Okay then, what is a sponsor?

Mentors are essential in helping you figure out where you want to go and give you advice on how to get there. Sponsors, on the other hand, act as advocates when advancement decisions are made. Your sponsor, not your mentor, is the one bringing up your name in the closed-door meeting before the meeting. Where mentors are key at the entry-level getting your career off the ground, only a sponsor can help you reach the top. These individuals connect you with the opportunities and actively enable you to rise.

Where the need for a mentor may decrease over time, a sponsor’s worth never wavers. Even those higher up the corporate ladder tend to have higher rates of sponsorship. In fact, sponsorship increases with every rung. Non-managers have a sponsorship rate of about 55%. Managers have a sponsorship rate of 59.2%. 63.1% of directors are sponsored and a whopping 65.5% of executives have at least one sponsor advocating for them.

That all sounds great, but how do I get one?

First, do your homework. Don’t just reach out randomly to someone you found googling prominent people in your industry. You should be able to demonstrate familiarity with this person and their work. Start by scanning your organization. Notice the people holding positions you aspire to or working on projects you dream of furthering. Typically, mentors are direct superiors, a step ahead if not your own manager.
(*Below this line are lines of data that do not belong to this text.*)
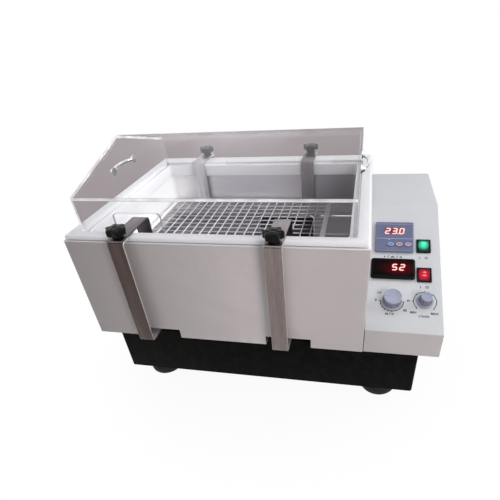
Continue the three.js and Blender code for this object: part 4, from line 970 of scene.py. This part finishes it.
timer_at, speed_at, numbers_from_timer = (45.5, 62), (102.5, 65), 28.5
panel_knob("timer_knob", *timer_at, 18, 16.8, 15.4, 18.5, 24, 1.4, 2.2, 180)
panel_knob("speed_knob", *speed_at, 14.3, 12.4, 9.5, 17.5, 14, 1.6, 1.2, 225)
dial_print("timer_dial", *timer_at, 20.0, 180, 180, [180 + 18 * i for i in range(6)] + [360], 1.5)
for number, (words, angle, size) in enumerate((("0", 178, 7.2), ("120", 143, 5.4), ("60", 6, 5.4), ("45", 322, 7.0))):
    lettering("timer_number_%d" % number, words, size,
              timer_at[0] + numbers_from_timer * math.cos(math.radians(angle)),
              timer_at[1] + numbers_from_timer * math.sin(math.radians(angle)))
lettering("timer_unit", "min", 7.6, 41.5, 36.5, 1.5)
dial_print("speed_dial", *speed_at, 19.6, -45, 270, [-45, 45, 90, 135, 180, 225], 1.3)
lettering("speed_least", "MIN", 6.0, 82.0, 41.5)
lettering("speed_most", "MAX", 6.0, 118.0, 41.0)
lettering("speed_unit", "r/min", 7.0, 100, 35.0, 1.2)


# ---- inside, underneath and behind

for node, material, slot, body, edge in (
        ("heater_tube", sheath, "stainless", "housing", 0.3),
        ("temperature_probe", rod_steel, "stainless", "housing", 0.3),
        ("drain_pipe", plain_steel, "stainless", "housing", 0.3),
        ("drain_tap", brass, "brass", "housing", 0.4),
        ("drain_lever", chrome, "steel", "drain_lever", 0.4),
        ("cable_gland", black_plastic, "black_plastic", "housing", 0.4),
        ("guide_rod_front", rod_steel, "steel", "housing", 0.5),
        ("guide_rod_rear", rod_steel, "steel", "housing", 0.5),
        ("drive_frame", plain_steel, "steel", "housing", 0.4),
        ("drive_motor", plain_steel, "steel", "housing", 0.6),
        ("drive_belt", belt_rubber, "rubber", "housing", 0.2),
        ("carriage_frame", plain_steel, "steel", "carriage", 0.4),
        ("crank_wheel", plain_steel, "steel", "crank", 0.5),
        ("motor_pulley", plain_steel, "steel", "pulley", 0.4),
        ("connecting_rod", plain_steel, "steel", "connecting_rod", 0.5)):
    dressed(node, material, body, edge, 2, 35)
for name in corners:
    dressed("bearing_" + name, plain_steel, "carriage", 0.6, 3, 35)


# screws that hold the back, the base and the bottom plate

def pan_screw():
    """A pan head with a crossed recess, standing along +Z."""
    head = turned("screw", [(0, 0), (3.4, 0), (3.5, 0.4), (3.1, 1.3), (2.1, 1.9), (0, 2.1)], 28)
    cut_out(head, block("slot", (-2.0, -0.35, 1.0), (2.0, 0.35, 3)), block("slot", (-0.35, -2.0, 1.0), (0.35, 2.0, 3)))
    return soften(head, 40)


screw_model = pan_screw()
back, left, right, down = swung(-90, "X"), swung(-90, "Y"), swung(90, "Y"), swung(180, "X")
screw_rows = {
    "box_back": (back, [(x, 230, z) for x in (216, 324) for z in (152, 304)]),
    "body_back": (back, [(x, 230, 343) for x in (-322, -66, 190)]),
    "base_back": (back, [(x, 212, z) for x in (-292, 0, 292) for z in (46, 124)]),
    "base_left": (left, [(-306, y, z) for y in (-196, 196) for z in (46, 124)]),
    "base_right": (right, [(306, y, z) for y in (-196, 196) for z in (46, 124)]),
    "bottom": (down, [(x, y, 33) for x in (-290, 0, 290) for y in (-196, 196)]),
}
for name, (outward, places) in screw_rows.items():
    heads = [duplicate(screw_model, name + "_screw", place, outward) for place in places]
    finish(weld_together(name + "_screws", heads), plain_steel)
bpy.data.objects.remove(screw_model)


# ---- floor, lamps and camera

def seen_directly(tree):
    """1 for rays that show the background: to the camera, in a gloss, or through glass."""
    path = put(tree, "LightPath", {})
    seen = reckon(tree, "MAXIMUM", path["Is Camera Ray"], path["Is Glossy Ray"])
    return reckon(tree, "MAXIMUM", seen, path["Is Transmission Ray"]), path


def background_tone(tree, path):
    """White, but the grey mauve of the room where it is seen through the clear lid."""
    behind = reckon(tree, "GREATER_THAN", path["Transparent Depth"], 0.5)
    camera_only = reckon(tree, "MULTIPLY", behind, path["Is Camera Ray"])
    return blend_colours(tree, camera_only, (255, 255, 255), (150, 140, 143))


def build_floor():
    """It shows white, with a faint shadow near the part, and sends light back as matt board does."""
    floor = fresh("studio_floor", bpy.ops.mesh.primitive_plane_add, size=12.0, location=at(0, 0, -0.2))
    material = bpy.data.materials.new("pale floor")
    material.use_nodes = True
    tree = material.node_tree
    tree.nodes.remove(tree.nodes["Principled BSDF"])
    seen, path = seen_directly(tree)
    far = put(tree, "VectorMath", {0: put(tree, "TexCoord", {})["Object"]}, operation="LENGTH")["Value"]
    share = reckon(tree, "MULTIPLY", seen, ramp(tree, far, 280 * MM, 500 * MM, 0.94, 1.0))
    matt = put(tree, "BsdfDiffuse", {"Color": (0.85, 0.85, 0.85, 1)})[0]
    white = put(tree, "Emission", {"Color": background_tone(tree, path), "Strength": 1.0})[0]
    both = put(tree, "MixShader", {0: share, 1: matt, 2: white})[0]
    feed(tree, tree.nodes["Material Output"], {"Surface": both})
    floor.data.materials.append(material)


def build_world():
    world = bpy.data.worlds.new("studio")
    bpy.context.scene.world = world
    world.use_nodes = True
    tree = world.node_tree
    tree.nodes.clear()
    seen, path = seen_directly(tree)
    white = put(tree, "Background", {"Color": background_tone(tree, path),
                                     "Strength": blend_values(tree, seen, 0.26, 1.0)})[0]
    put(tree, "OutputWorld", {"Surface": white})


def softbox(name, place, aim, size, power, colour=(1, 1, 1), spread=180):
    """A rectangular lamp, whose places and size are in metres."""
    light = bpy.data.lights.new(name, "AREA")
    light.shape = "RECTANGLE"
    light.size, light.size_y = size
    light.energy = power
    light.spread = math.radians(spread)
    light.color = colour
    lamp = bpy.data.objects.new(name, light)
    lamp.location = place
    lamp.rotation_euler = (Vector(aim) - Vector(place)).to_track_quat("-Z", "Y").to_euler()
    bpy.context.scene.collection.objects.link(lamp)


daylight = (0.97, 0.985, 1.0)
build_floor()
build_world()
softbox("overhead", (0.2, 0.4, 2.2), (0, 0, 0.2), (1.6, 1.4), 8.8, (0.96, 0.985, 1.0))
softbox("right front", (1.05, -1.4, 0.95), (0, -0.1, 0.25), (0.6, 0.6), 10.2, (1.0, 0.95, 0.94))
softbox("right window", (1.75, 0.15, 1.15), (-0.2, 0, 0.25), (0.9, 0.9), 15, daylight)
softbox("above the bath", (0.34, 0.0, 0.98), (-0.31, 0, 0.26), (0.25, 0.25), 0.3, daylight, 38)
softbox("left front", (-1.4, -1.5, 1.0), (0, -0.1, 0.2), (1.2, 1.2), 0.3)

# the camera that was fitted to the photograph: its picture, focal length and centre in pixels
picture, focal, centre_x, centre_y = 500.0, 403.0901, 269.325, 314.6215
camera = bpy.data.cameras.new("photo view")
camera.sensor_fit = "HORIZONTAL"
camera.sensor_width = 36.0
camera.lens = focal * 36.0 / picture
camera.shift_x = (picture / 2 - centre_x) / picture
camera.shift_y = (centre_y - picture / 2) / picture
camera.clip_start = 0.01
camera.clip_end = 50.0
viewer = bpy.data.objects.new("photo view", camera)
viewer.matrix_world = Matrix((
    (0.97674747, -0.06272685, 0.20501152, 0.18392891),
    (0.20059889, 0.60485013, -0.77065972, -0.79529985),
    (-0.07566019, 0.79386502, 0.60336877, 0.65704096),
    (0, 0, 0, 1)))
bpy.context.scene.collection.objects.link(viewer)
bpy.context.scene.camera = viewer
bpy.context.scene.view_settings.view_transform = "Standard"

bpy.context.view_layer.update()
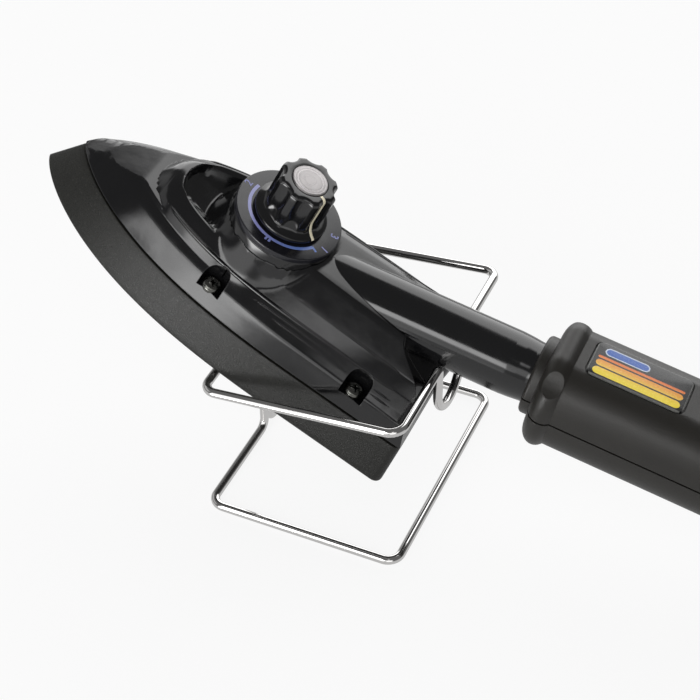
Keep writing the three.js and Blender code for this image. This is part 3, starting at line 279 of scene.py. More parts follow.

Sponsors are ideally two or more levels above you but can be existing mentors.

Start off by asking for a brief chat but know what you expect of them before you reach out. Do you want them to mentor you - advising you on the steps you need to take to advance? Or do you want a sponsor to advocate for that advancement? Do you want them to show you the ropes, or help you pull up the sail? While a mentor may be more willing to start from nothing and show you the way, a sponsor will want you to know the way already so they can help you get there.


This should go without saying, but show your gratitude. Let them know you appreciate any help they are willing and able to provide but also offer to return the favor if/when the opportunity should arise. Let prospective mentors know that you aren’t looking to get something for nothing. Sponsorship is even more of a two-way street, though the return is more substantive. The best way to show gratitude to the person who helped you get where you are is through your performance and loyalty. Show them they weren’t wasting their energy on a company drain but rather investing in the company’s future.


Whether through a formal work program or cold-calling an alumnus from your college, retaining mentors and sponsorships is the best way to advance your career.  Keep in mind, though, that these kinds of relationships take time to build and it may take a while to find the right match. If at first you don’t succeed - keep at it. While it’s never too late to start, there is no time like the present to explore your options.